The securities to which this statement relates are Common Shares, $.001 par value per share
(Common Shares), of Collectors Universe, Inc., a Delaware corporation (the Company). The
principal executive offices of the Company are located at 1921 E. Alton Avenue, Santa Ana,
California 92705.
ITEM 2. Identity and Background.
(a)-(c), (f). The Reporting Persons are: (i) Shamrock Activist Value Fund, L.P., a Delaware
limited partnership (SAVF), (ii) Shamrock Activist Value Fund II, L.P., a Virginia limited
partnership (SAVF II), (iii) Shamrock Activist Value Fund GP, L.L.C., a Delaware limited
liability company and the general partner of SAVF and SAVF II (the General Partner) and (iv)
Shamrock Partners Activist Value Fund, L.L.C., a Delaware limited liability company and the
managing member of the General Partner (Shamrock Partners).
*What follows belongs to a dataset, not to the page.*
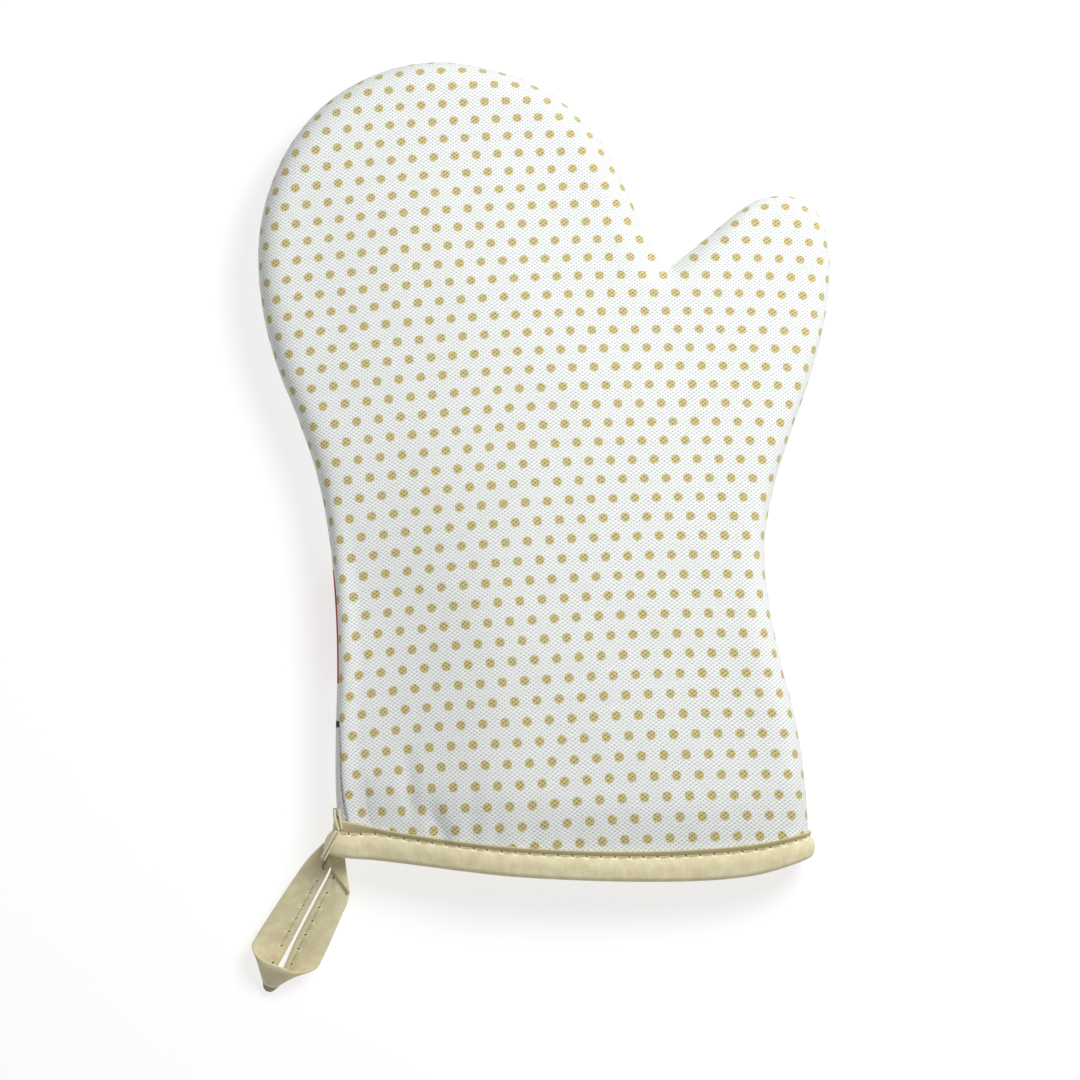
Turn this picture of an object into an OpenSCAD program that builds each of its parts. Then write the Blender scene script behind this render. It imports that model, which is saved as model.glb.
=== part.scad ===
// Padded oven mitt, lying flat with the palm side up.
// +X points to the thumb side, +Y to the fingertips, +Z up through the thickness.
// The origin is under the middle of the whole object, on the surface that it rests on.
// Each side of the mitt is a sandwich of cotton shell, batting and lining. The sandwich is cut at the
// two lines where the mitt bends, because each part of a bending mitt is a body of its own.

/* [Mitt] */
// Length of the mitt without its loop
mitt_length = 260; // [240:5:280]
// Width across the palm and thumb
mitt_width = 182; // [170:2:194]
// Thickness from the resting face to the mid plane where the two sides are sewn together
half_thickness = 12; // [11:0.5:14]
// How much higher the palm side stands at its middle
palm_crown = 1.5; // [0:0.25:3]
// Distance over which the pillow rises from the seam to its full height
edge_roll = 11; // [10:1:18]
// How much flatter each side is where the binding squeezes it
mouth_dip = 3.4; // [2:0.1:3.8]

/* [Layers] */
// Thickness of the printed cotton shell
shell_t = 0.8; // [0.5:0.1:1.2]
// Thickness of the batting
batting_t = 5.2; // [4:0.2:6]
// Thickness of the cotton lining
lining_t = 0.8; // [0.5:0.1:1.2]
// Gap left between neighbouring layers
layer_ease = 0.12; // [0.1:0.02:0.2]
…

The principal business of SAVF is
investing in the securities of publicly traded small and micro-cap companies in the United States.
The principal business of SAVF II is investing in the securities of publicly traded small and
micro-cap companies in the United States and, in connection therewith, co-investing with SAVF. The
principal business of the General Partner is acting as general partner of SAVF and SAVF II (SAVF
and SAVF II collectively are referred to herein as the Shamrock Activist Value Fund), and the
principal business of Shamrock Partners is acting as the managing member of the General Partner.
The managing members of Shamrock Partners are Shamrock Holdings of California, Inc., a
California corporation (SHOC), and Stanley P. Gold, an individual who is President of SHOC. All
of the capital stock of SHOC is owned by Shamrock Holdings, Inc., a Delaware corporation (SHI).
SHOC and SHI, together with their subsidiary entities, are holding companies engaged in the making,
holding and disposing of investments in various industries, principally in the United States and
Israel.
Roy E. Disney and his wife, Patricia A. Disney, own approximately 4.5% of the common stock of
SHI. Roy Patrick Disney, Susan Disney Lord, Abigail Edna Disney and
Timothy J. Disney together own an aggregate of approximately 45.4% of the common stock of SHI. In addition,
Stanley P. Gold is the sole trustee of four trusts established for
the benefit of Roy Patrick Disney, Susan Disney Lord, Abigail Edna Disney and Timothy J. Disney, which hold an aggregate of approximately 50% of SHI common stock.
The principal executive offices of the Shamrock Activist Value Fund, the General Partner,
Shamrock Partners, SHOC and SHI are located at 4444 Lakeside Drive, Burbank, California 91505.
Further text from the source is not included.